TASK: Pick every line from the data that holds the word "this".
+===+
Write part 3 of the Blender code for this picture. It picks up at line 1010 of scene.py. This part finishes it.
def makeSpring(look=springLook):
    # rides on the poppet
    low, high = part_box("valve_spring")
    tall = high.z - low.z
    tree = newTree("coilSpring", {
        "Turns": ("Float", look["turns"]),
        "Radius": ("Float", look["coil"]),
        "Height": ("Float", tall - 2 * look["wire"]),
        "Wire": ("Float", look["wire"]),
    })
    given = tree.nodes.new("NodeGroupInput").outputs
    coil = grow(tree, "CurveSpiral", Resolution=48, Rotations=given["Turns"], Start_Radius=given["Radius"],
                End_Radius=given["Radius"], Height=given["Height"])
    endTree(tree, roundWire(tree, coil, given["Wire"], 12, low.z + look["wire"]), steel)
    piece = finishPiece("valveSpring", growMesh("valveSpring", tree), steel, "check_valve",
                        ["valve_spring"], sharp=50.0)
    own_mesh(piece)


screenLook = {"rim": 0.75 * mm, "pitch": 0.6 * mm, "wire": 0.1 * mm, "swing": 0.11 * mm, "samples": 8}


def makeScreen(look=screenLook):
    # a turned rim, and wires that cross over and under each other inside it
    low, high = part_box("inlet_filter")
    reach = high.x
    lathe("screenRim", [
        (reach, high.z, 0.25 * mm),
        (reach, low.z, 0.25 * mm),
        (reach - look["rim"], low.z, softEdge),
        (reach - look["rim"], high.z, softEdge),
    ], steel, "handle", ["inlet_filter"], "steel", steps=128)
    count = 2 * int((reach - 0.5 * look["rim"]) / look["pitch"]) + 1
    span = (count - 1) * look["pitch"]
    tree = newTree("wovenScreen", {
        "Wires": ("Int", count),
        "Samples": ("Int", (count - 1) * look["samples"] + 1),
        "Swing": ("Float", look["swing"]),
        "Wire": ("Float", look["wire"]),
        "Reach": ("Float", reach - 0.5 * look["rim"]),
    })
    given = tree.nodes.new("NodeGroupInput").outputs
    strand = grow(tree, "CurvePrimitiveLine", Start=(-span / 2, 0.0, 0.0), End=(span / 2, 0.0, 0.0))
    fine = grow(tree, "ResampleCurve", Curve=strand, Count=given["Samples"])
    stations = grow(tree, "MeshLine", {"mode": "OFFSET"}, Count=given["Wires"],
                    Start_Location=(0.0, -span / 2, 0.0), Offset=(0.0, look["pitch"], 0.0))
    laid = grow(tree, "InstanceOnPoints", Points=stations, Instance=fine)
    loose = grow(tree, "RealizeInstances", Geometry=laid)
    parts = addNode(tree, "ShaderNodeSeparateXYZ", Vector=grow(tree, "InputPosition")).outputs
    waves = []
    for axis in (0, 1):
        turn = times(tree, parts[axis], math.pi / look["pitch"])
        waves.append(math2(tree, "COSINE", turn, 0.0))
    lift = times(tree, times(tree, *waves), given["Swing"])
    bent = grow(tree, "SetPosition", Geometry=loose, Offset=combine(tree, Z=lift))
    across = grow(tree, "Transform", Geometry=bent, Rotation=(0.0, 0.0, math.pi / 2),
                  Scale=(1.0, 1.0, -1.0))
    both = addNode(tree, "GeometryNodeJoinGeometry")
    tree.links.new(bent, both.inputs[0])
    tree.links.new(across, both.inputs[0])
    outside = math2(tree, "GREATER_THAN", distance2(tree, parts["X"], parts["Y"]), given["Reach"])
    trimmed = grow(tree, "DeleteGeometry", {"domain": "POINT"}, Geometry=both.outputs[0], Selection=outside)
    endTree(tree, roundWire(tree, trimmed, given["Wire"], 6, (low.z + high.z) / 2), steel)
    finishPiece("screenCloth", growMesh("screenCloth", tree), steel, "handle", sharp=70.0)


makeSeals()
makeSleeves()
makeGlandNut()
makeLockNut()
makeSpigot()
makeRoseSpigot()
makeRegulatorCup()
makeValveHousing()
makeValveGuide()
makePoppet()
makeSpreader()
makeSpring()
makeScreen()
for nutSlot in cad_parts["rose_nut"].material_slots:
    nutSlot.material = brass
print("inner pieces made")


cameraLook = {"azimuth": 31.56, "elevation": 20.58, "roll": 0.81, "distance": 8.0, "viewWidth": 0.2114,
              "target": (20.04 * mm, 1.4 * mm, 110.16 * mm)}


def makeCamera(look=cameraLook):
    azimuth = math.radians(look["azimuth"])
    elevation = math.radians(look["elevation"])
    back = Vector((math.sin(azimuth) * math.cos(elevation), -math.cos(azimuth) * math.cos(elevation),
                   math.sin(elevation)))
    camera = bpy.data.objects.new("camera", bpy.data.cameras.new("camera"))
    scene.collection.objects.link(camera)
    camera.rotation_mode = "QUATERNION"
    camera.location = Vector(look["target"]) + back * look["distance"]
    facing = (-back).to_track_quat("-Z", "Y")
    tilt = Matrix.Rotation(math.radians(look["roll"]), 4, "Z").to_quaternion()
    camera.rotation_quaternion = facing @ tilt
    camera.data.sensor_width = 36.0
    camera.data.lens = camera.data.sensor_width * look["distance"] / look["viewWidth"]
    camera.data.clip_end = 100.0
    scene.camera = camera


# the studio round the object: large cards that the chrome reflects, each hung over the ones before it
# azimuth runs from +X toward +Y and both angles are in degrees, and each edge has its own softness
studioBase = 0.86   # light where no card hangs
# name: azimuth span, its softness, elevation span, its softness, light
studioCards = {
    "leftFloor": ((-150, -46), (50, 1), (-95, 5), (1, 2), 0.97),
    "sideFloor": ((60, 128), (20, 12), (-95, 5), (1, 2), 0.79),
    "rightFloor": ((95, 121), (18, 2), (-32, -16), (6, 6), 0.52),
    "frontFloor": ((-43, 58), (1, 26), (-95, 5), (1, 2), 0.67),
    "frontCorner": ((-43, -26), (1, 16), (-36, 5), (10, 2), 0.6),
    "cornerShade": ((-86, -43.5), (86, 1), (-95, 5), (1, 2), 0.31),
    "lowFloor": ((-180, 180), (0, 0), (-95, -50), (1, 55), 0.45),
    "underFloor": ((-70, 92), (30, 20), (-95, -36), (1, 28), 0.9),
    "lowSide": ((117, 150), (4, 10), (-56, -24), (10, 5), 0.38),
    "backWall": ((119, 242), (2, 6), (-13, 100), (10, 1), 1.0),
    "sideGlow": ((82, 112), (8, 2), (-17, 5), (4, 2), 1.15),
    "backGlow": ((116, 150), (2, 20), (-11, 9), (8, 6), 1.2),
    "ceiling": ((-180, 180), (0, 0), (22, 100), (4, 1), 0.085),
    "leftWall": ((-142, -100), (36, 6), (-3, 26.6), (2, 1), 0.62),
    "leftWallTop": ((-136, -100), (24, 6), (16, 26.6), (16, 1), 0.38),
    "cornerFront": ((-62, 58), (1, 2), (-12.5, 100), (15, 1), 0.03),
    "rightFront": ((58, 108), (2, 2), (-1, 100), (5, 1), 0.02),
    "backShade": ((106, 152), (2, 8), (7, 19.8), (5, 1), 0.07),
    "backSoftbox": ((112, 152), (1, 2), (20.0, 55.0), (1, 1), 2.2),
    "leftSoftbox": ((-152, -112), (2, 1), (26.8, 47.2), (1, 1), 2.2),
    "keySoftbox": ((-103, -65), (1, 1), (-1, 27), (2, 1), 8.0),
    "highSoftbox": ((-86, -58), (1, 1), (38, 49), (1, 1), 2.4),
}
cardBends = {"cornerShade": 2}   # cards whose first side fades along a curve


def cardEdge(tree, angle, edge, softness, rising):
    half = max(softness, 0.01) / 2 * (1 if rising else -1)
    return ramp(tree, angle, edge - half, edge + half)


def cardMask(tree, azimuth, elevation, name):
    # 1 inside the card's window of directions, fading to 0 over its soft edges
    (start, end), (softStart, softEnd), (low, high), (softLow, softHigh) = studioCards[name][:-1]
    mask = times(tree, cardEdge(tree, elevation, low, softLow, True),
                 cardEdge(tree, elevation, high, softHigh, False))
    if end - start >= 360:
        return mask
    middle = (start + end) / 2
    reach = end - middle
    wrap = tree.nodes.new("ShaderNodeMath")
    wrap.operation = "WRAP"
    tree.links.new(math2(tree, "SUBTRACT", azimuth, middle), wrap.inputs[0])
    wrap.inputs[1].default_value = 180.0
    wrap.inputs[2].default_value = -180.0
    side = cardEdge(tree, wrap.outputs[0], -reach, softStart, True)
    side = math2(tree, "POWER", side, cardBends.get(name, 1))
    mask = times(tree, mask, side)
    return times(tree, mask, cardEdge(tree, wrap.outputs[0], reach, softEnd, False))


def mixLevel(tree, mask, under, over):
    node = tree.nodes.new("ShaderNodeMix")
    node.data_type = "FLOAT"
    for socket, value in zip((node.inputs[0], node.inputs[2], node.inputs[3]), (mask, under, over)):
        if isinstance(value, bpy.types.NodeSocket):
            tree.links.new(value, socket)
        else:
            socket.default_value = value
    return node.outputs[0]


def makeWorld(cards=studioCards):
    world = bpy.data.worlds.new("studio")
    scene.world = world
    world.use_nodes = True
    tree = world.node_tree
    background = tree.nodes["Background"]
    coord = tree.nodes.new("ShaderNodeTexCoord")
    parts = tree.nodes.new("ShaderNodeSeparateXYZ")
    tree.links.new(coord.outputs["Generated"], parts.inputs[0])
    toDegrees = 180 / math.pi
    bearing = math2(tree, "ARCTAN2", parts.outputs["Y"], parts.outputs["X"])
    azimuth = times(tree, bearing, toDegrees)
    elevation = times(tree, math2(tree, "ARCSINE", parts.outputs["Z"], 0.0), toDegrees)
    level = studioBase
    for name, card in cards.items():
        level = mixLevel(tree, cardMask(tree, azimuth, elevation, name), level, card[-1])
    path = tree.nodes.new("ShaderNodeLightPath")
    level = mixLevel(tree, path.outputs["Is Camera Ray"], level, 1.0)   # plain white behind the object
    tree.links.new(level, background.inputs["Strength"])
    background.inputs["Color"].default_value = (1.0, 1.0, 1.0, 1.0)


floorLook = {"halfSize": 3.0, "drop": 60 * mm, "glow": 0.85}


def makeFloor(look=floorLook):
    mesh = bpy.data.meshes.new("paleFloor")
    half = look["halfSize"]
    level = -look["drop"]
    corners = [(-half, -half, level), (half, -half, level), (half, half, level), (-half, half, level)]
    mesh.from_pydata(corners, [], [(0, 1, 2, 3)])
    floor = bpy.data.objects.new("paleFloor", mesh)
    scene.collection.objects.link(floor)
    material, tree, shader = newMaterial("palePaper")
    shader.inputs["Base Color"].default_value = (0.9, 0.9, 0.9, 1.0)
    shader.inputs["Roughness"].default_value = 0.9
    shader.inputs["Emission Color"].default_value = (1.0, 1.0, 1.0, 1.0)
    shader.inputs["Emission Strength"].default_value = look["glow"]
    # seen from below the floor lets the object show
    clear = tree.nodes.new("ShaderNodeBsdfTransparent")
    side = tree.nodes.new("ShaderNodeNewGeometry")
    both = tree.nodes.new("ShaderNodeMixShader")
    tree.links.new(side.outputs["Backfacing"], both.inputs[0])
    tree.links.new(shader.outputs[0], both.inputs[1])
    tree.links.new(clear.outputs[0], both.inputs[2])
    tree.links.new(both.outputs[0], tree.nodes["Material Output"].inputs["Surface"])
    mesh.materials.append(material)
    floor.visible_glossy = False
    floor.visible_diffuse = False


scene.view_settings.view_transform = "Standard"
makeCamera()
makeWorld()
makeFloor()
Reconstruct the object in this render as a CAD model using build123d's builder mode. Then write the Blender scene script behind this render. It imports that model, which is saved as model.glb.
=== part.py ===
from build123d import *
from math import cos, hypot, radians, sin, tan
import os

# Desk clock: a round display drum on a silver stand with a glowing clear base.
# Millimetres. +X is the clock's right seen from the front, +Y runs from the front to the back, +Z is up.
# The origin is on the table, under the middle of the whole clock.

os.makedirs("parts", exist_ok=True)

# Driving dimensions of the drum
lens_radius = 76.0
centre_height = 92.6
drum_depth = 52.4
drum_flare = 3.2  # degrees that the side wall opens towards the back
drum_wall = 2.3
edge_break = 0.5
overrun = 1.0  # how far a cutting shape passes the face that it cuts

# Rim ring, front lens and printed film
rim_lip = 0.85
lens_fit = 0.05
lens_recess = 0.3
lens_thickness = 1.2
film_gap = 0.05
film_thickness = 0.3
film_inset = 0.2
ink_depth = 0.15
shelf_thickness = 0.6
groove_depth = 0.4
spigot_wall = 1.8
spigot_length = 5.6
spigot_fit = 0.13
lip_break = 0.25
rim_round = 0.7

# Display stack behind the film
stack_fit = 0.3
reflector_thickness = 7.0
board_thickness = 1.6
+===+
RIGHT ANSWER:
Write part 3 of the Blender code for this picture. It picks up at line 1010 of scene.py. This part finishes it.
Reconstruct the object in this render as a CAD model using build123d's builder mode. Then write the Blender scene script behind this render. It imports that model, which is saved as model.glb.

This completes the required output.